The rise of advanced analytics, particularly Artificial Intelligence (AI) and Machine Learning (ML), is a powerful driver for the evolution and growth of the EDW market. While traditional BI is focused on understanding the past (descriptive analytics), AI and ML are focused on predicting the future (predictive analytics) and recommending actions (prescriptive analytics). To build accurate machine learning models, data scientists need access to large volumes of clean, high-quality, and well-structured historical data. The EDW is the perfect source for this training data. Modern cloud data warehouses are increasingly integrating machine learning capabilities directly into their platforms, allowing data scientists to build and run ML models using simple SQL queries, without having to move the data to a separate system. This tight integration between the data warehouse and the machine learning workflow is a major growth driver, as the EDW becomes not just a tool for human analysts, but also the essential data backbone for a company's AI initiatives.

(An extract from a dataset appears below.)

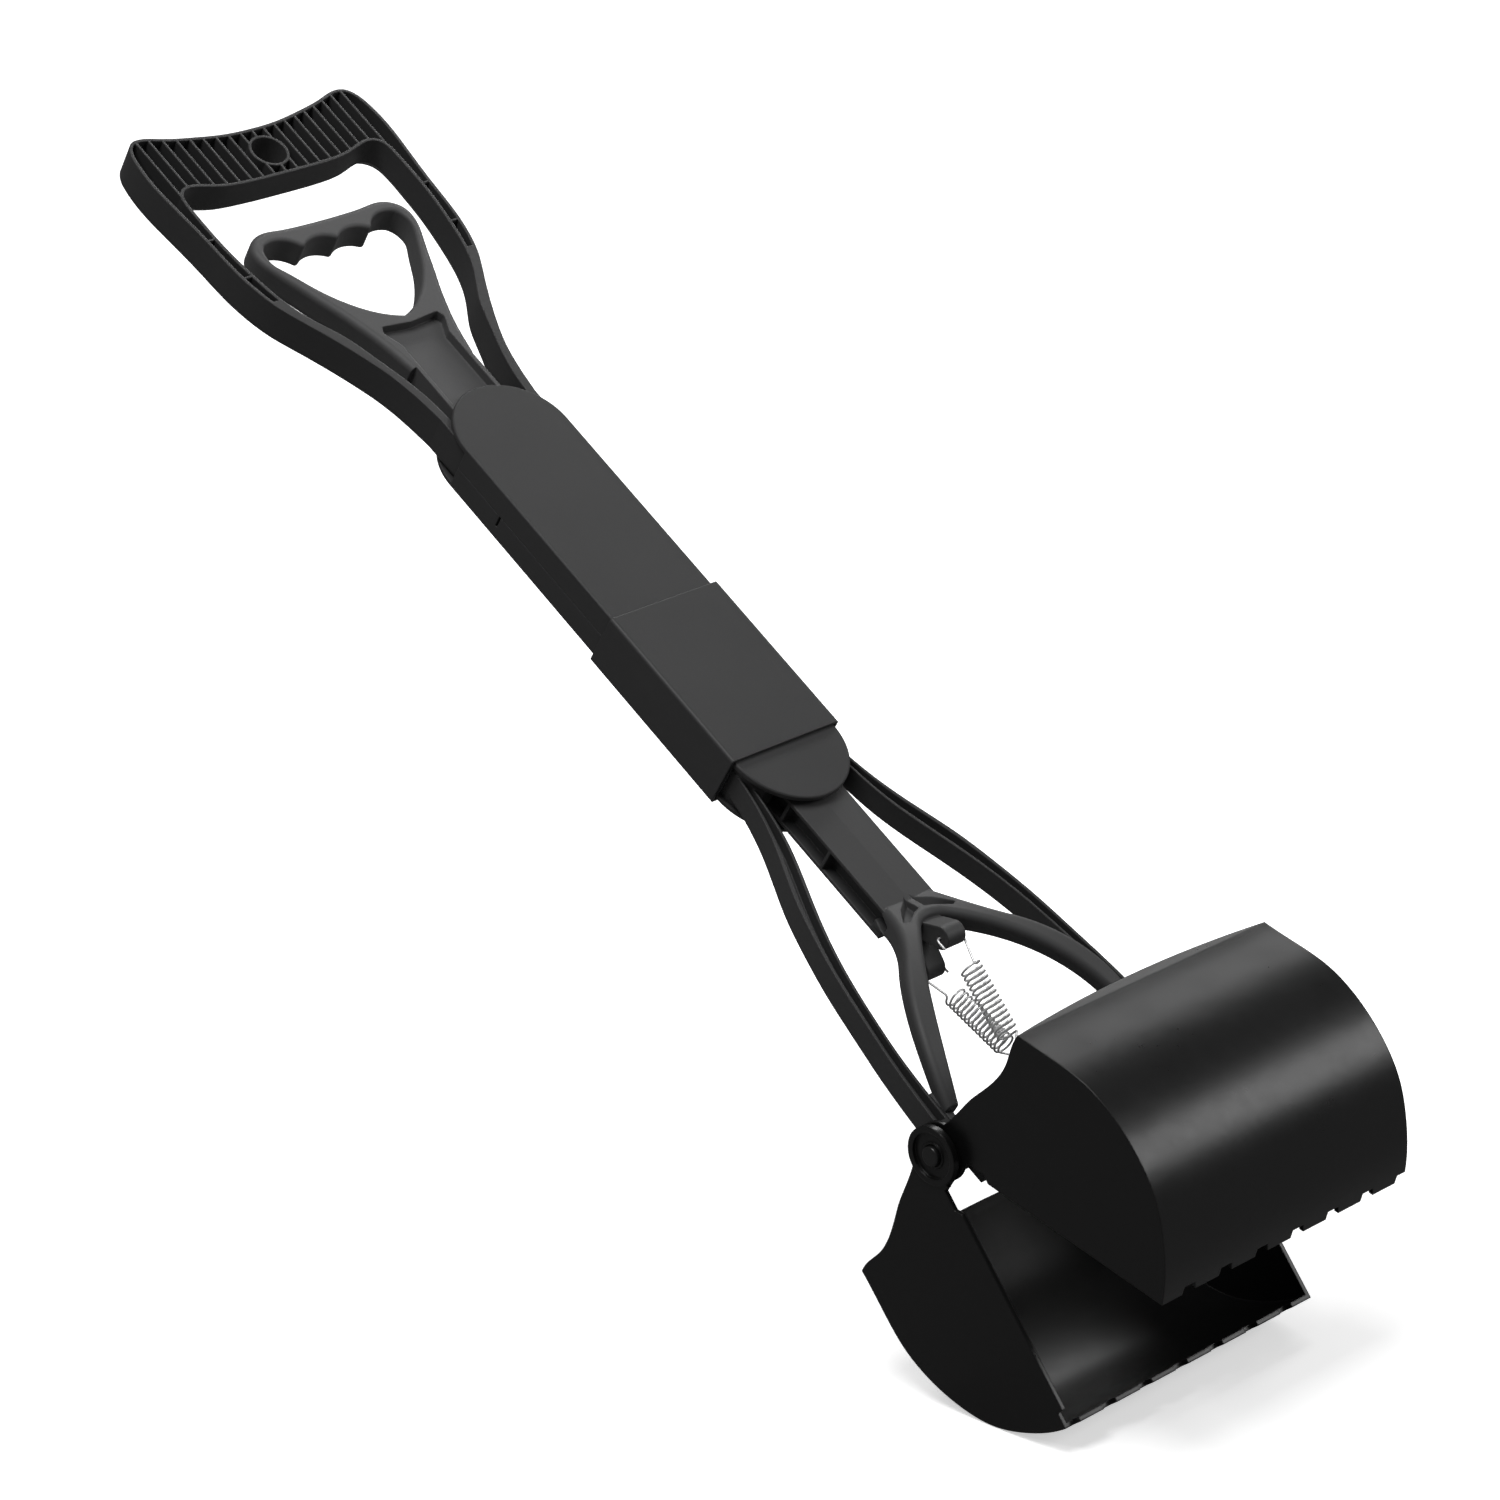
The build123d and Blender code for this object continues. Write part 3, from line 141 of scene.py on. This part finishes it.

Finally, the shift to the cloud has created a compelling economic and operational incentive for market growth. The traditional on-premise EDW model was characterized by massive upfront capital expenditure (CapEx) for hardware appliances and software licenses, long and complex deployment cycles, and a rigid architecture that was difficult to scale. The cloud data warehouse model completely flips this on its head. It offers a pay-as-you-go, operational expenditure (OpEx) model, which is much more attractive financially, especially for smaller companies. It allows a new data warehouse to be provisioned in minutes, not months. Most importantly, it provides elasticity, allowing a company to instantly scale its compute resources up to handle a heavy query load and then scale it back down to save costs. This combination of economic flexibility, speed, and scalability has made powerful data warehousing accessible to a much broader market and has provided a powerful motivation for existing on-premise customers to migrate their workloads to the cloud, fueling a massive wave of modernization and growth.